The yen hit a 14-year high versus the dollar and rallied broadly on Friday, while the dollar jumped against most other currencies as investors cut carry trades and risk exposure on concern about Dubai's debt problems.

Japan signalled growing discomfort with the yen's surge -- it briefly broke the 85 yen per dollar level -- and suggested it would be open to a Group of Seven joint statement on currencies to cool the rally.

Market sources said the Bank of Japan checked exchange rates earlier in Asian trading with Japanese commercial banks, raising fears of outright intervention, although analysts say this is unlikely right now.

But the speed and scale of dollar/yen's fall was such that a recovery was always likely, particularly after Japan's Finance Minister Hirohisa Fujii said the moves were extreme and it was possible Japan could respond.

The sharp declines in other markets were also reversed or pared back by mid-morning London trading. European stocks were flat on the day, having fallen at the open .FTEU3 on easing concerns over European banks' exposure to Dubai's debt crisis.

French banks said they had limited exposure to the debt crisis to the Dubai debt crisis and Bank of Italy Director General Fabrizio Saccomanni said Italian banks had very limited exposure.

Dubai struggled to ease fears of debt default on Thursday after its move to delay repayments at two flagship firms shook confidence in the Middle East and raised the prospect of further huge debt write-offs for banks.

FX markets are nervous as Dubai debt contagion fears fuelled a flight to quality bid, which favoured the dollar. The yen benefited via the crosses, but FX intervention risk rose significantly overnight, said Russell Bloom, analyst at Action Economics in London.

But early liquidation of speculative positions has been absorbed by those placing their faith in BoJ action, he said.

The dollar fell as far as 84.82 yen JPY=, its weakest since 1995 and ever closer to its record low of 79.75, before pulling back up to 86.80 yen at 1045 GMT, up 0.4 percent on the day.
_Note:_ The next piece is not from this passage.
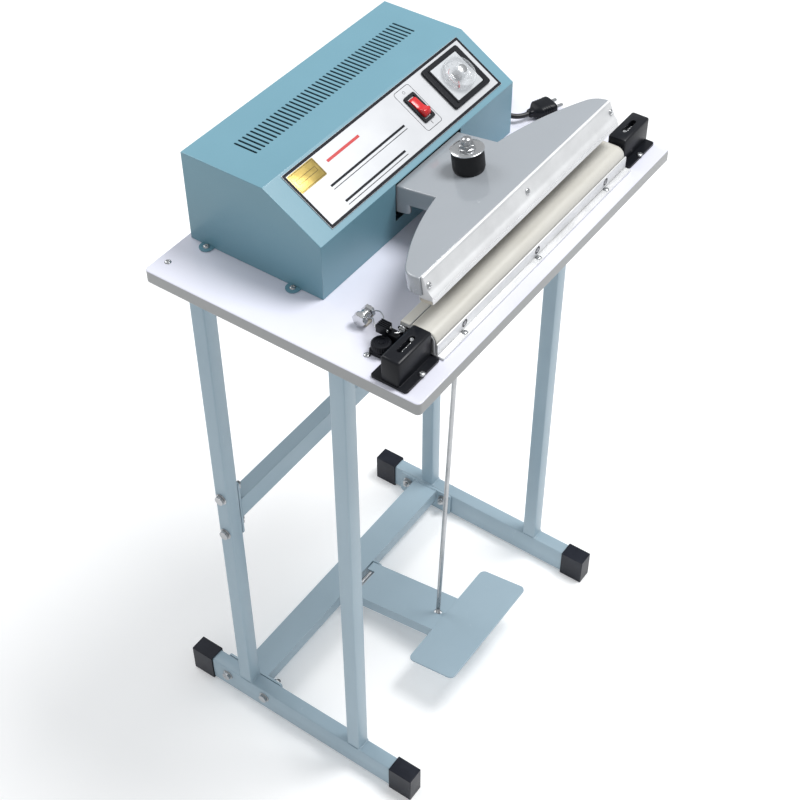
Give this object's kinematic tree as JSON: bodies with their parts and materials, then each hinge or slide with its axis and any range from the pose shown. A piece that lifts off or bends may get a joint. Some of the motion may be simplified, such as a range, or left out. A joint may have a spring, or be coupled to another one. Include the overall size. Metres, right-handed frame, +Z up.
{
  "type": "pedal impulse heat sealer",
  "caption": "Bench impulse heat sealer on a tube stand: a foot pedal pulls a hinged jaw down onto a heated strip to weld plastic film.",
  "frame": {"origin": "on the floor, in the middle of the plan outline", "axes": "+X runs along the jaws to the right of the person sealing, +Y away from them towards the case, +Z up"},
  "size_m": [0.5, 0.392, 0.8816],
  "materials": {
    "stand_paint": "satin blue-grey paint",
    "cap_rubber": "moulded black",
    "laminate": "white melamine face over board",
    "case_paint": "fine textured teal-blue paint",
    "arm_paint": "satin silver-grey paint",
    "plate_white": "satin white film with a dark border",
    "black_plastic": "moulded, fine grain",
    "red_plastic": "gloss",
    "dial_aluminium": "brushed",
    "clear_plastic": "clear, polished",
    "laminations": "varnished sheet steel",
    "winding": "varnished copper wire under tape",
    "circuit_board": "lacquered",
    "plated_steel": "zinc plated",
    "spring_steel": "drawn wire",
    "jaw_aluminium": "mill finish extrusion",
    "silicone": "matt silicone",
    "nichrome": "flat resistance strip",
    "ptfe_cloth": "PTFE-coated glass cloth, satin",
    "rubber": "matt black",
    "cord_pvc": "black PVC sheath",
    "plug_plastic": "moulded black"
  },
  "bodies": {
    "stand": {"brace_bolt_left_1": "plated_steel", "brace_bolt_left_2": "plated_steel", "brace_bolt_right_1": "plated_steel", "brace_bolt_right_2": "plated_steel", "cap_back_left": "cap_rubber", "cap_back_right": "cap_rubber", "cap_front_left": "cap_rubber", "cap_front_right": "cap_rubber", "case_base": "case_paint", "case_cover": "case_paint", "cloth_clamp": "jaw_aluminium", "cord_hank": "cord_pvc", "cord_lead": "cord_pvc", "cord_tail": "cord_pvc", "cross_member": "stand_paint", "end_bracket_left": "black_plastic", "end_bracket_right": "black_plastic", "heating_element": "nichrome", "leg_back_left": "stand_paint", "leg_back_right": "stand_paint", "leg_front_left": "stand_paint", "leg_front_right": "stand_paint", "lower_jaw": "jaw_aluminium", "microswitch": "black_plastic", "nameplate": "plate_white", "pedal_pin": "plated_steel", "pivot_bracket_left": "plated_steel", "pivot_bracket_right": "plated_steel", "pivot_shaft": "plated_steel", "plug": "plug_plastic", "ptfe_cloth": "ptfe_cloth", "return_spring": "spring_steel", "runner_left": "stand_paint", "runner_right": "stand_paint", "strain_relief": "rubber", "switch_bezel": "black_plastic", "table_top": "laminate", "terminal_bolt": "plated_steel", "terminal_pad": "silicone", "timer_board": "circuit_board", "timer_dial": "dial_aluminium", "timer_plate": "black_plastic", "top_rail_left": "stand_paint", "top_rail_right": "stand_paint", "transformer_coil": "winding", "transformer_core": "laminations", "upper_brace": "stand_paint"},
    "pedal": {"pedal_arm": "stand_paint", "pedal_plate": "stand_paint"},
    "pull_rod": {"pull_rod": "plated_steel", "rod_nut": "plated_steel"},
    "jaw_arm": {"jaw_arm": "arm_paint", "upper_jaw_bar": "jaw_aluminium", "silicone_strip": "silicone", "rubber_cushion": "rubber", "cushion_washer": "plated_steel", "cushion_nut": "plated_steel"},
    "rocker": {"switch_rocker": "red_plastic"},
    "timer_knob": {"timer_knob": "clear_plastic"},
    "tension_knob": {"tension_knob": "black_plastic"}
  },
  "joints": [
    {"name": "arm_hinge", "type": "hinge", "parent": "stand", "child": "jaw_arm", "pos_m": [0.006, 0.034, 0.806], "axis": [1, 0, 0], "range_deg": [0, 6.68], "stiffness_Nm_per_rad": 12, "springref_deg": -20.05, "deforming": ["return_spring"]},
    {"name": "pedal_hinge", "type": "hinge", "parent": "stand", "child": "pedal", "pos_m": [0.0075, 0.0745, 0.033], "axis": [1, 0, 0], "range_deg": [0, 6]},
    {"name": "rod_slide", "type": "slide", "parent": "stand", "child": "pull_rod", "axis": [0, 0.0337, -0.9994], "range_m": [0, 0.0138]},
    {"name": "rocker_hinge", "type": "hinge", "parent": "stand", "child": "rocker", "pos_m": [0.0411, 0.00554, 0.85846], "axis": [1, 0, 0], "range_deg": [0, 18]},
    {"name": "timer_turn", "type": "hinge", "parent": "stand", "child": "timer_knob", "pos_m": [0.1108, 0.00657, 0.85675], "axis": [0, -0.5163, 0.8564], "range_deg": [0, 270]},
    {"name": "tension_turn", "type": "hinge", "parent": "stand", "child": "tension_knob", "pos_m": [-0.2105, -0.124, 0.7773], "axis": [0, 0, 1], "range_deg": [0, 300]}
  ],
  "couplings": [
    {"joint": "pedal_hinge", "follows": "arm_hinge", "ratio": 0.89221},
    {"joint": "rod_slide", "follows": "arm_hinge", "m_per_rad": 0.11746}
  ]
}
At 1045 GMT the dollar index, a measure of its value against six major currencies, was up 0.5 percent at 75.575 .DXY, having been up around 1 percent earlier.

The was down 0.6 percent at $1.4910 EUR=, having earlier slid as low as $1.4830 EUR=, more then three cents down from a 15-month high of $1.5144 reached on Wednesday.


The broad reduction of dollar-funded carry trades had pushed the Australian and New Zealand dollars down almost two percent at one point.

Other assets were also hit before regaining some ground: U.S. stock futures showed Wall Street opening down 2.5 percent, oil was down 4.5 percent CLc1, and gold XAU= and silver XAG= lost 3 percent.

A combination of systemic risk fears and thin market liquidity due to the U.S. holiday season has proven to be a combustible mix and several currencies or currency blocs are feeling the impact, UBS currency analysts wrote in a note.

The wider fallout has simply revealed how fragile both markets and risk appetite still are, they said.

Implied volatilities on one-week euro/dollar currency options EURSWO= rose to 13 percent, a high not seen since June and almost doubling from lows reached earlier this week.

One-week implied volatilities on dollar/yen options surged above 18 percent JPYSWO= for the first time since April, sharply up from a 2009 low of 5 percent earlier this week.

Japanese Finance Minister Hirohisa Fujii raised the prospect of a G7 joint statement on currencies and said a government response to extreme moves was possible.

While some analysts said the G7, or the bigger G20, could issue a statement to prevent the dollar from weakening further, or Japan could step in alone, others doubted the chance of joint intervention above 80 yen.